I was hoping the "intimidate and bully" mentality was starting to go away but forcing your child to do their required reading? Good lord.


Oh, sorry. I forgot parents backing the teachers up happened in past decades, not now.

Poor little Johnny doesn't want to read? Okay but how about I give you a dollar, or an ice-cream, or a new video game? Pretty please Johhny? No? Okay, I will just go complain to the teacher that it is too much for your. Go sick back in front of your iPad. Do you want something to drink? How about a foot rub?


LOL
Anonymous
Last year DD did her required reading and no more. She never read for pleasure. Over the summer two things flipped the switch so that she often picks up a book on her own now for long stretches and is much more into reading:
1) scholastic summer reading challenge - dd is competitive and loved the idea of trying to help her school win plus the incentive the school offered to the class with most minutes logged.
2) Dh told her that for every 500 minutes logged (lower target at first) she could watch a movie. She is a TV junky so liked this.

These seemed to have helped get her over the hump to get fluent enough to enough reading.
Anonymous
Anonymous wrote:I'm thinking about paying my 8 y/o DS to read daily, i.e. one dollar for every book finished with a half page book report written.
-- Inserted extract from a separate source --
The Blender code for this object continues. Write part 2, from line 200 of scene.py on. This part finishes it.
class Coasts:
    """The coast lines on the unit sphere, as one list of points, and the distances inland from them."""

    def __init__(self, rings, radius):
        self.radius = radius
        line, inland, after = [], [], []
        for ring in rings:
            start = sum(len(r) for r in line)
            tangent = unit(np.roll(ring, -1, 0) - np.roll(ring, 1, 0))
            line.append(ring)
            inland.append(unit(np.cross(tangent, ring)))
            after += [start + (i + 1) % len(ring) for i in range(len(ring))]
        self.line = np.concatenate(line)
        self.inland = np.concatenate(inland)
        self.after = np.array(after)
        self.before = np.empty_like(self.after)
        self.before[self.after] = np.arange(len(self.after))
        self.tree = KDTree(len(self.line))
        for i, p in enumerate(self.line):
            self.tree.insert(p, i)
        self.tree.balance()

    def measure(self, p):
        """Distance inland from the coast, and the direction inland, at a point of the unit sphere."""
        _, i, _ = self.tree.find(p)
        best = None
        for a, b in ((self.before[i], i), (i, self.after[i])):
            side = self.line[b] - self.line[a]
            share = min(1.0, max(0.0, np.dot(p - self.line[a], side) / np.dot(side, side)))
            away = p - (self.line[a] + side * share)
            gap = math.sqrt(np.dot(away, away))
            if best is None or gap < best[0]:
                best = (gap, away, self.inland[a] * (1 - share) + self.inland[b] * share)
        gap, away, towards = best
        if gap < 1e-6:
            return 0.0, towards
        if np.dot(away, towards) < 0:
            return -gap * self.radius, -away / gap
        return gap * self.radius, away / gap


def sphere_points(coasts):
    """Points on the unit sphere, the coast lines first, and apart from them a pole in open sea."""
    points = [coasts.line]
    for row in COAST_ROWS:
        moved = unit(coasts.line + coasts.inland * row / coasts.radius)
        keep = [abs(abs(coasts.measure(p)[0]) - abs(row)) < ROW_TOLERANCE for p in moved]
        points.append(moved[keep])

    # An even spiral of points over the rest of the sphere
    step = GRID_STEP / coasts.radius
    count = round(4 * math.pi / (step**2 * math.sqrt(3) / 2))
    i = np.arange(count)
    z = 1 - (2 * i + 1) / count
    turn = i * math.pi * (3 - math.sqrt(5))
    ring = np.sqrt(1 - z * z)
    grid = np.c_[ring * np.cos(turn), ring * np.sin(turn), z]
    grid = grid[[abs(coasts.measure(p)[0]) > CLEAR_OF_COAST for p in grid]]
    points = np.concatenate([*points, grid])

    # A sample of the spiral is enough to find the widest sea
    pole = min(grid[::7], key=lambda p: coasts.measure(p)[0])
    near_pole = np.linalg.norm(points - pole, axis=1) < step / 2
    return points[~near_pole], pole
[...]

I want to encourage him to read, improve his fluency, and to learn to read for pleasure. Right now, getting him to read becomes a power struggle and I'm wondering if an incentive (he loves money) would get him over the hurdle to finding how enjoyable reading can be. Anyone done something like this?


If you want him to read for pleasure...well let him read for pleasure. Paying him to read is the exact opposite of what you are trying to achieve. He will not all of a sudden decide to read tons of books for fun - he might decide to now read tons of books for fun but he will expect payment for it. And rightfully so, if this is the route you send him on. I have btw never heard of anyone doing this and find it very very weird.